Craig: We heard last week on this program from the boss of Barclays, Jes Staley, who said, actually, he’s not too concerned about the impact of Brexit, because the U.K. should be less concerned with competing with Europe and more focused on Asia and the U.S. What have you been hearing? Do you think that’s a refrain that is common in “The City,” as we call it here, effectively London’s Wall Street?

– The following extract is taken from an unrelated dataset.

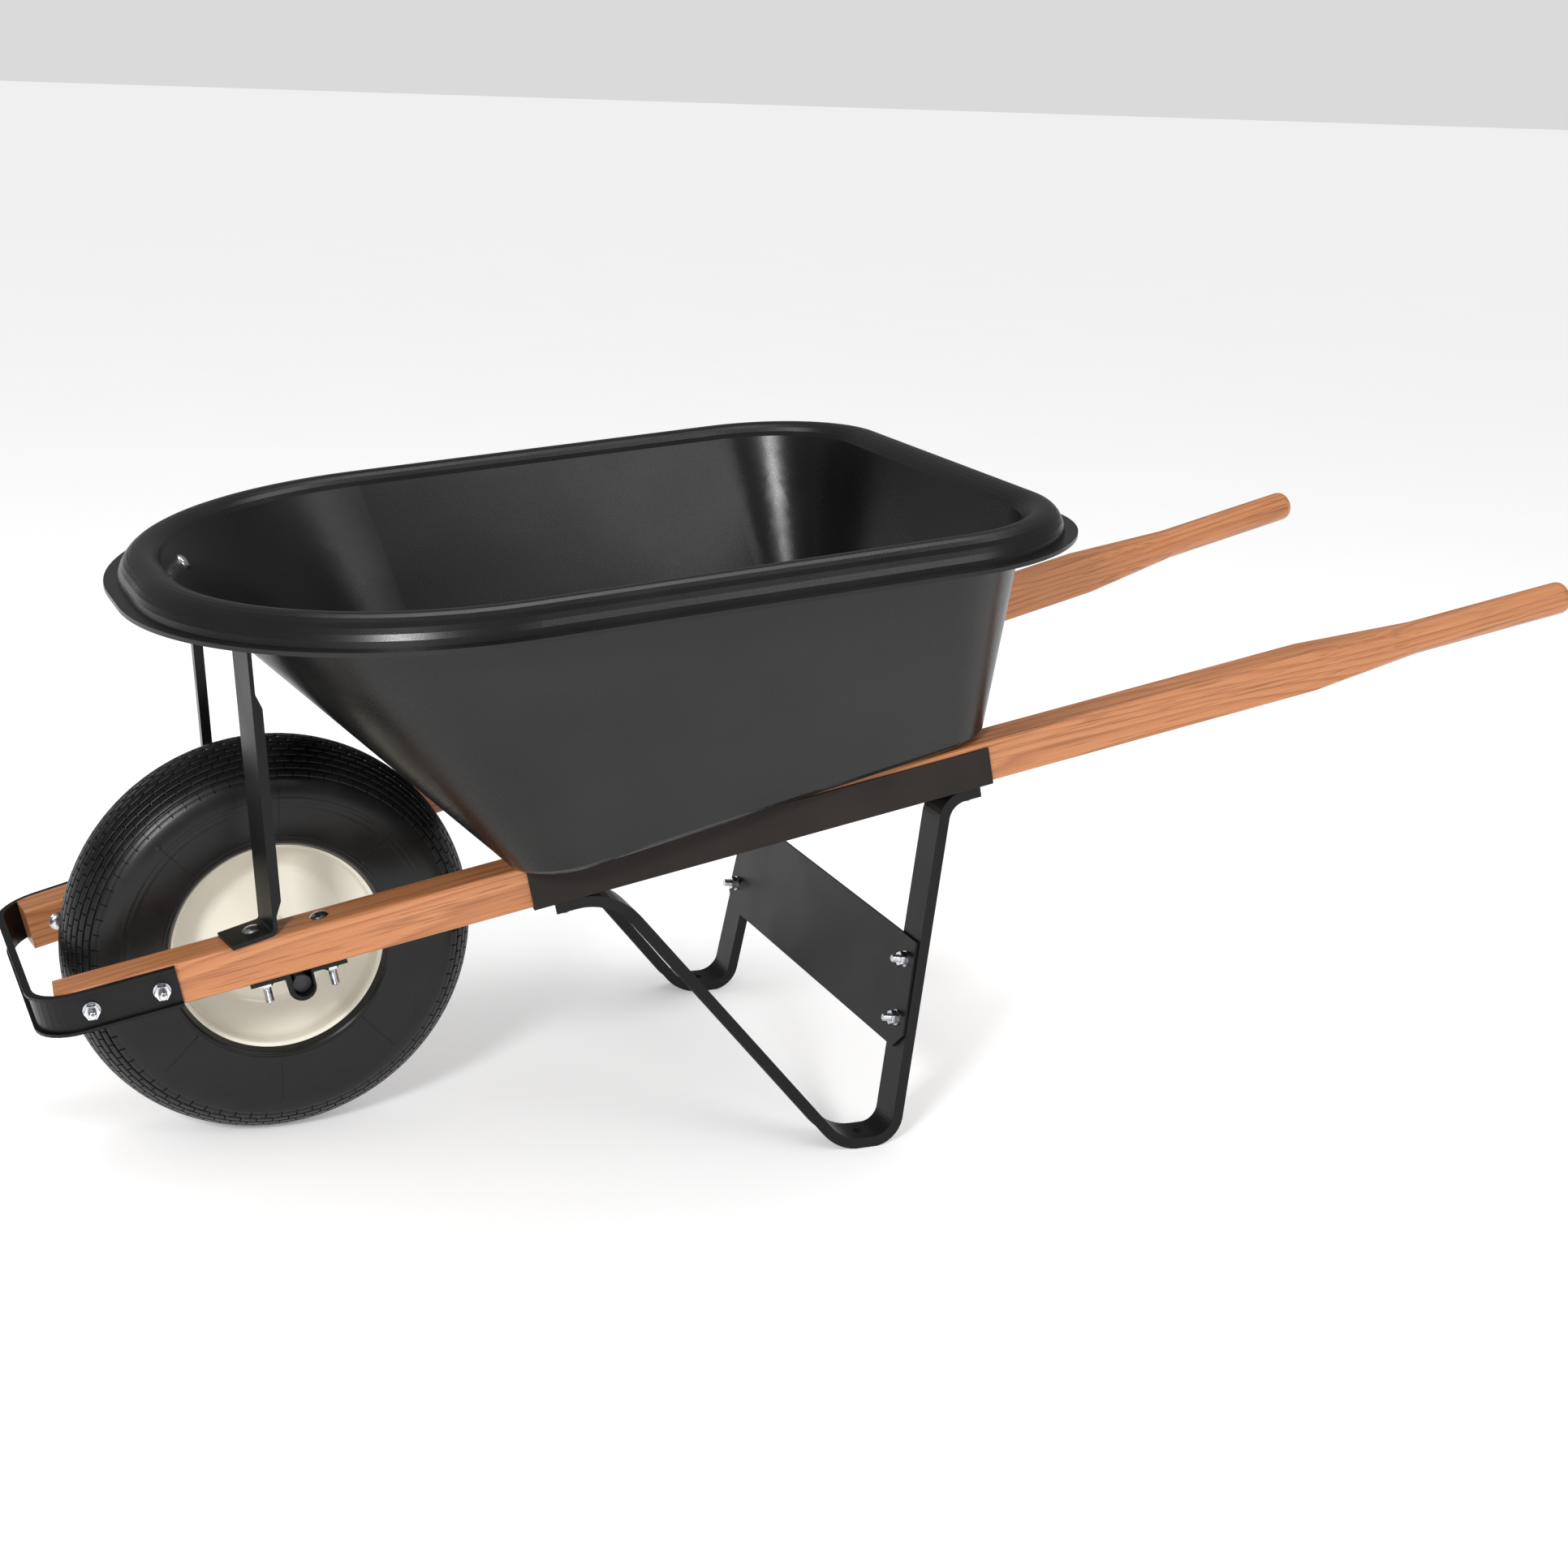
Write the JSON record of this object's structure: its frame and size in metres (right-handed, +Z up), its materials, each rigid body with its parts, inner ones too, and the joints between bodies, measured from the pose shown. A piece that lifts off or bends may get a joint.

Stafford: It is fairly common, although something as big as The City isn’t ever really going to speak with one voice on anything. But having said that, yes, I think there is a certain feeling that the EU will be the EU market, you’ll need access to it, but there are other opportunities, especially in the bigger end of the markets. The web is a lot of investment banks and then their biggest customers, whether it be huge, big corporations or hedge funds, pension funds, asset managers, they will play and tend to look much more globally. You know, that said, nobody ever wants to cut off from a market and face additional cost to enter a market, and that’s sort of what is happening when it comes to dealing with the EU. A lot of people are just finding the only way to actually ensure that you’re going to have access to the EU market is to base people and headquarters specifically within the bloc.